&'a Struct<'a> and covariance

Here's a situation that looks similar to borrowing something forever, but is actually somewhat different.

#![allow(unused)]
fn main() {
struct Person<'a> {
    given: &'a str,
    sur: &'a str,
}

impl<'a> Person<'a> {
    //       vvvvvvvv `&'a Person<'a>`
    fn given(&'a self) -> &'a str {
        self.given
    }
}

fn example(person: Person<'_>) {
    // Unlike when we borrowed something forever, this compiles
    let _one = person.given();
    let _two = person.given();
}
}

The difference is that &U is covariant in U, so lifetimes can "shrink" behind the reference (unlike &mut U, which is invariant in U). Person<'a> is also covariant in 'a, because all of our uses of 'a in the definition are in covariant position.

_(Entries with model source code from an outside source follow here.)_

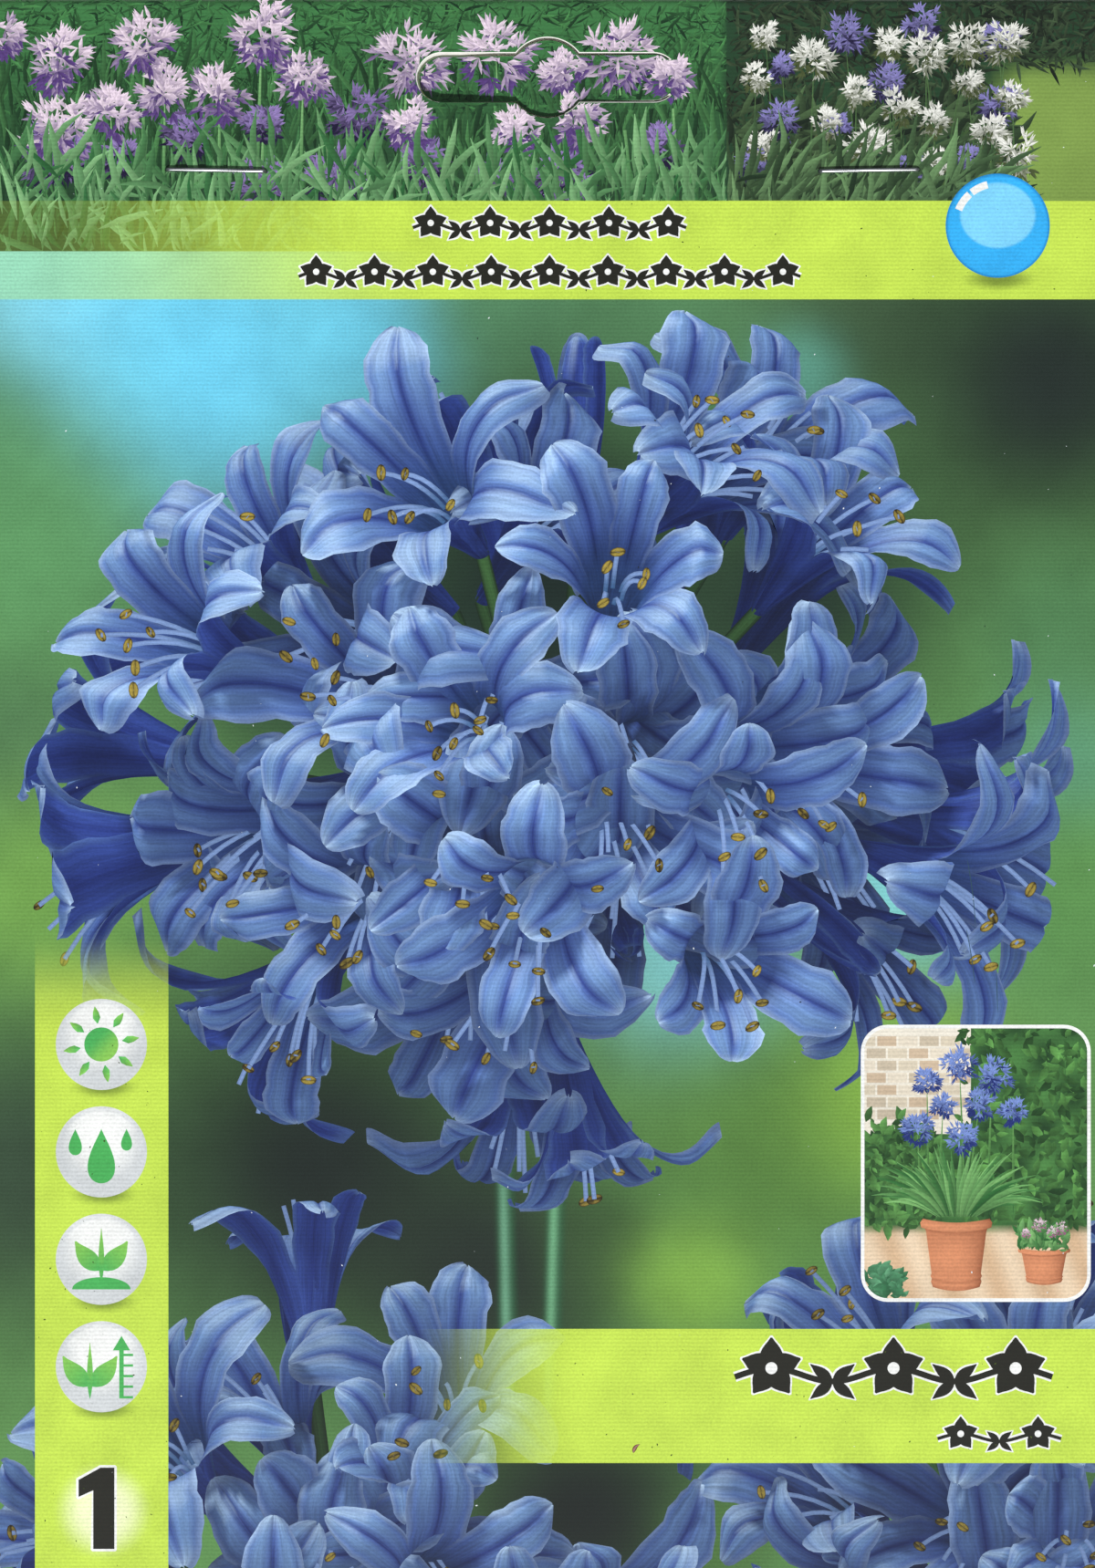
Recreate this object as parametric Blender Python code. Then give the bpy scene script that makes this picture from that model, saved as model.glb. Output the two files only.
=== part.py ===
"""A sales pack for one bare plant root, lying on its back with its picture card up.

The card is folded over the neck of a clear bag and stapled through. The bag holds damp peat, and the
peat holds the rootstock. +X is the card's right, +Y runs up the card to the hanging slot, and +Z comes
out of the picture. The origin is on the surface that the bag lies on, under the middle of the pack.
"""

import math

import bmesh
import bpy
import numpy as np
from mathutils import Matrix, Vector

MM = 0.001

# Clearance that two neighbouring solids keep.
TOUCH = 0.3 * MM

# Picture card: coated board, folded over at the top.
CARD_WIDTH = 135.0 * MM
CARD_HEIGHT = 193.4 * MM
BOARD = 0.45 * MM
PANEL_GAP = 1.4 * MM
STAPLED_DEPTH = 27.0 * MM
FLAP_BEND_RADIUS = 12.0 * MM
FLAP_BEND = math.radians(35.0)
FLAP_TAIL = 24.0 * MM

# Hanging slot with its punched tongue, joined at the right end and pushed back.
SLOT_BELOW_TOP = 9.8 * MM
SLOT_WIDTH = 32.3 * MM
SLOT_HEIGHT = 6.2 * MM
SLOT_EYE_RADIUS = 5.0 * MM
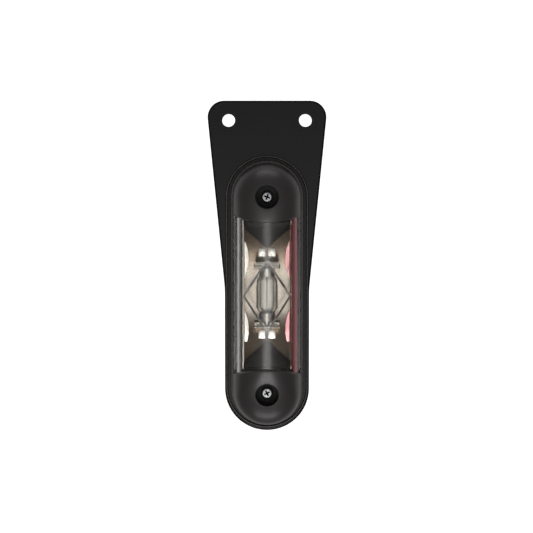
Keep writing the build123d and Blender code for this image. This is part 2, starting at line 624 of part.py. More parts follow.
def make_cover_screw(z):
    """M3 pan-head screw with a cross recess; the thread is a stack of ridges one pitch apart."""
    tip = SCREW_SEAT - SCREW_LENGTH
    head_top = SCREW_SEAT + SCREW_HEAD_HEIGHT
    head = peg(0, z, SCREW_HEAD_RADIUS, SCREW_SEAT, head_top)
    head = fillet(head.faces().sort_by(Axis.Y)[0].edges(), SCREW_HEAD_ROUND)
    length, width, depth = SCREW_CROSS
    for turn in (0, 90):
        slot = front(head_top - depth) * Pos(0, LAMP_CENTRE + z) * Rectangle(length, width, rotation=turn)
        head -= extrude(slot, amount=depth)
    screw = head + peg(0, z, SCREW_RADIUS, tip + THREAD_LENGTH, SCREW_SEAT)
    screw += peg(0, z, SCREW_ROOT_RADIUS, tip, tip + THREAD_LENGTH)
    profile_plane = Plane(origin=(0, 0, LAMP_CENTRE + z), x_dir=(1, 0, 0), z_dir=(0, 0, -1))
    turns = int(THREAD_LENGTH / SCREW_PITCH)
    for n in range(turns):
        low = tip + (n + 0.1) * SCREW_PITCH
        ridge = Polyline(
            (SCREW_ROOT_RADIUS - 0.2, low),
            (SCREW_ROOT_RADIUS, low),
            (SCREW_RADIUS, low + 0.35 * SCREW_PITCH),
            (SCREW_RADIUS, low + 0.45 * SCREW_PITCH),
            (SCREW_ROOT_RADIUS, low + 0.8 * SCREW_PITCH),
            (SCREW_ROOT_RADIUS - 0.2, low + 0.8 * SCREW_PITCH),
            close=True,
        )
        screw += revolve(profile_plane * make_face(ridge), axis=Axis((0, 0, LAMP_CENTRE + z), (0, 1, 0)))
    return screw


def main():
    upper_cap, lower_cap = both_ends(make_upper_end_cap())
    upper_strip, lower_strip = both_ends(make_terminal_strip())
    upper_leaf, lower_leaf = both_ends(make_contact_leaf())
    upper_baffle, lower_baffle = both_ends(make_baffle())
    parts = {
        "mounting_plate": make_mounting_plate(),
        "base_fixing_screws": make_base_fixing_screws(),
        "base_fixing_washers": make_base_fixing_washers(),
        "base_gasket": make_base_gasket(),
        "base_housing": make_base_housing(),
        "threaded_inserts": make_threaded_inserts(),
        "cover_seal": make_cover_seal(),
        "cable_grommet": make_cable_grommet(),
        "reflector": make_reflector(),
        "upper_baffle": upper_baffle,
        "lower_baffle": lower_baffle,
        "upper_terminal_strip": upper_strip,
        "lower_terminal_strip": lower_strip,
        "contact_rivets": make_contact_rivets(),
        "upper_contact_leaf": upper_leaf,
        "lower_contact_leaf": lower_leaf,
        "bulb_glass": make_bulb_glass(),
        "bulb_end_caps": make_bulb_end_caps(),
        "bulb_filament": make_bulb_filament(),
        "bulb_lead_wires": make_bulb_lead_wires(),
        "lens": make_lens(),
        "red_filter": make_red_filter(),
        "upper_end_cap": upper_cap,
        "lower_end_cap": lower_cap,
        "screw_retaining_rings": make_screw_retaining_rings(),
        "upper_cover_screw": make_cover_screw(HALF_SPAN),
        "lower_cover_screw": make_cover_screw(-HALF_SPAN),
    }
    os.makedirs("parts", exist_ok=True)
    for name, shape in parts.items():
        export_step(shape, f"parts/{name}.step")


main()
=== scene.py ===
"""The marker light's looks: its materials, its finely shaped pieces, and a plain studio round it."""

import math

import bmesh
import bpy
from mathutils import Matrix, Vector


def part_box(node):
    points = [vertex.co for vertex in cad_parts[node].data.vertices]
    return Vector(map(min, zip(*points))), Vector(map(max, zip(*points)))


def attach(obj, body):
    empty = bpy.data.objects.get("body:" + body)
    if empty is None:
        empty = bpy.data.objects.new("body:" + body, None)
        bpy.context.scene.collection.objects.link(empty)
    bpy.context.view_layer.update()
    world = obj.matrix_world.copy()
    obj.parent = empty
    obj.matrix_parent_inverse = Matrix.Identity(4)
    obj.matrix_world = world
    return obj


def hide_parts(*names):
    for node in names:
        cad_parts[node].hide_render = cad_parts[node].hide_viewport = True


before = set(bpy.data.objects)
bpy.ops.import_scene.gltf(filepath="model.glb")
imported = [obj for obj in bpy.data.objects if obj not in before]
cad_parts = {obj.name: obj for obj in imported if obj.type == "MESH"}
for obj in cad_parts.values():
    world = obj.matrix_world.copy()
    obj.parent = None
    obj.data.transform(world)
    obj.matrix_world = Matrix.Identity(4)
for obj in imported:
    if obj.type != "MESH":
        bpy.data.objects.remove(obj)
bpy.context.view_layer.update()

MM = 0.001
TINY = 1e-6
TO_FRONT = (math.pi / 2, 0, 0)           # turns a primitive's own axis from upright to square with the plate


def middle(node):
    low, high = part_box(node)
    return (low + high) / 2


LAMP = middle("base_housing").z          # the lamp's centre along the plate
HALF_SPAN = middle("upper_cover_screw").z - LAMP
SCREW_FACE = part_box("upper_cover_screw")[0].y
RECESS_START = SCREW_FACE + 0.25 * MM    # the painted shade in the driver recess lies between these two places in y
RECESS_END = SCREW_FACE + 2.35 * MM
RECESS_REACH = 2.0 * MM                  # from the screw's axis to the ends of the recess's arms
WELL_EDGE = 5.7 * MM                     # the caps' wells for the cover screws, radius at the mouth, inside which the shade is painted
RIDGE_CREST = 19.95 * MM                 # the plate's ridge, from the lamp's axis to the middle of its crest
RIDGE_FRONT = -4.5 * MM
RIM_CREST = 17.3 * MM                    # the base's rim, likewise
RIM_FRONT = -12.4 * MM
TINT_START = 12.3 * MM                   # the lens is clear up to here in x, and carries a painted red reflection of the red window from the next place on
TINT_FULL = 12.9 * MM
PAINTED_BEIGE_START = 9 * MM                    # the reflector is bright to here from its middle, then takes a painted beige reflection
PAINTED_BEIGE_FULL = 17 * MM
PAINTED_BEIGE_HALF_WIDTH = 10.9 * MM            # its side walls stay bright
TONE_PATCH_MM = 14                       # width of the broad, faint changes of tone on moulded parts
NOISE_LOW, NOISE_HIGH = 0.3, 0.7         # nearly all of a noise texture's values lie between these


# --- material tools -----------------------------------------------------------------------------------
def linear(code):
    """An sRGB colour such as "#1c1a1b" as the linear colour that shaders take."""
    channels = [int(code[start:start + 2], 16) / 255 for start in (1, 3, 5)]
    return (*[c / 12.92 if c <= 0.04045 else ((c + 0.055) / 1.055) ** 2.4 for c in channels], 1.0)


def add(tree, kind, settings=(), links=()):
    """Adds one shader node with its settings and incoming links.

    A setting is a socket's name or place, or a property of the node.
    """
    node = tree.nodes.new(kind)
    for name, value in dict(settings).items():
        if isinstance(name, int) or name in node.inputs:
            node.inputs[name].default_value = value
        else:
            setattr(node, name, value)
    for name, source in dict(links).items():
        tree.links.new(source, node.inputs[name])
    return node


def start(name, settings):
    """A material with one Principled shader, and that shader."""
    material = bpy.data.materials.new(name)
    material.use_nodes = True
    shader = material.node_tree.nodes["Principled BSDF"]
    for socket, value in settings.items():
        shader.inputs[socket].default_value = value
    return material, material.node_tree, shader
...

What all this means is that &'long Person<'long> can coerce to a &'short Person<'short>. As a result, calling Person::given doesn't have to borrow the person forever -- it only has to borrow person for as long as the return value is used.

This is still a yellow flag

Even though it's not as problematic as the &mut case, there is still something non-ideal about that signature: it forces the borrow of person to be longer than it needs to be. For example, this fails:

#![allow(unused)]
fn main() {
struct Person<'a> { given: &'a str }
impl<'a> Person<'a> { fn given(&'a self) -> &'a str { self.given } }
struct Stork(String);
impl Stork { fn deliver(&self, _: usize) -> Person<'_> { Person { given: &self.0 } } }
fn example(stork: Stork) {
    let mut last = "";
    for i in 0..10 {
        let person = stork.deliver(i);
        last = person.given();
        // ...
    }
    println!("Last: {last}");
}
}

person has to remain borrowed for as long the return value is around, because we said &self and the returned &str have to have the same lifetime.

If we instead allow the lifetimes to be different:

#![allow(unused)]
fn main() {
struct Person<'a> { given: &'a str }
struct Stork(String);
impl Stork { fn deliver(&self, _: usize) -> Person<'_> { Person { given: &self.0 } } }
impl<'a> Person<'a> {
    //       vvvvv We removed `'a` from `&self`
    fn given(&self) -> &'a str {
        self.given
    }
}

fn example(stork: Stork) {
    let mut last = "";
    for i in 0..10 {
        let person = stork.deliver(i);
        last = person.given();
        // ...
    }   
    println!("Last: {last}");
}   
}

Then the borrow of person can end immediately after the call, even while the return value remains usable. This is possible because we're just copying the reference out. Or if you prefer to think of it another way, we're handing out a reborrow of an existing borrow we were holding on to, and not borrowing something we owned ourselves.

So now the stork still has to be around for as long as last is used, but the person can go away at the end of the loop.

Allowing the lifetimes to be different is normally what you want to do when you have a struct that's just managing a borrowed resource in some way -- when you hand out pieces of the borrowed resource, you want them to be tied to the lifetime of the original borrow and not the lifetime of &self or &mut self on the method call. It's how borrowing iterators work, for example.

A variation on the theme

Consider this version of the method:

#![allow(unused)]
fn main() {
struct Person<'a> { given: &'a str }
impl<'a> Person<'a> {
    fn given(&self) -> &str {
        self.given
   }
}
}

It has the same downside as given(&'a self) -> &'a str: The return value is tied to self and not 'a. It's easy to make this mistake when developing borrowing structs, because the lifetime elision rules nudge you in this direction. It's also harder to spot because there's no &'a self to clue you in.

But sometimes it's perfectly okay

On the flip side, because of the covariance we discussed at the top of this page, there's no practical difference between these two methods:

#![allow(unused)]
fn main() {
struct Person<'a> { given: &'a str }
impl<'a> Person<'a> {
    fn foo(&self) {}
    fn bar(&'a self) {}
}

There's no return value to force the lifetime to be longer, so these methods are going to act the same. There's no reason for the 'a on &'a self, but it's not hurting anything either.

Similarly, within a struct there's rarely a benefit to keeping the nested lifetimes separated, so you might as well use this:

#![allow(unused)]
fn main() {
struct Cradle<'a> {
    person: &'a Person<'a>
}
}

Instead of something with two lifetimes.

(That said, an even better approach is to not have complicated nested-borrow-holding data structures at all.)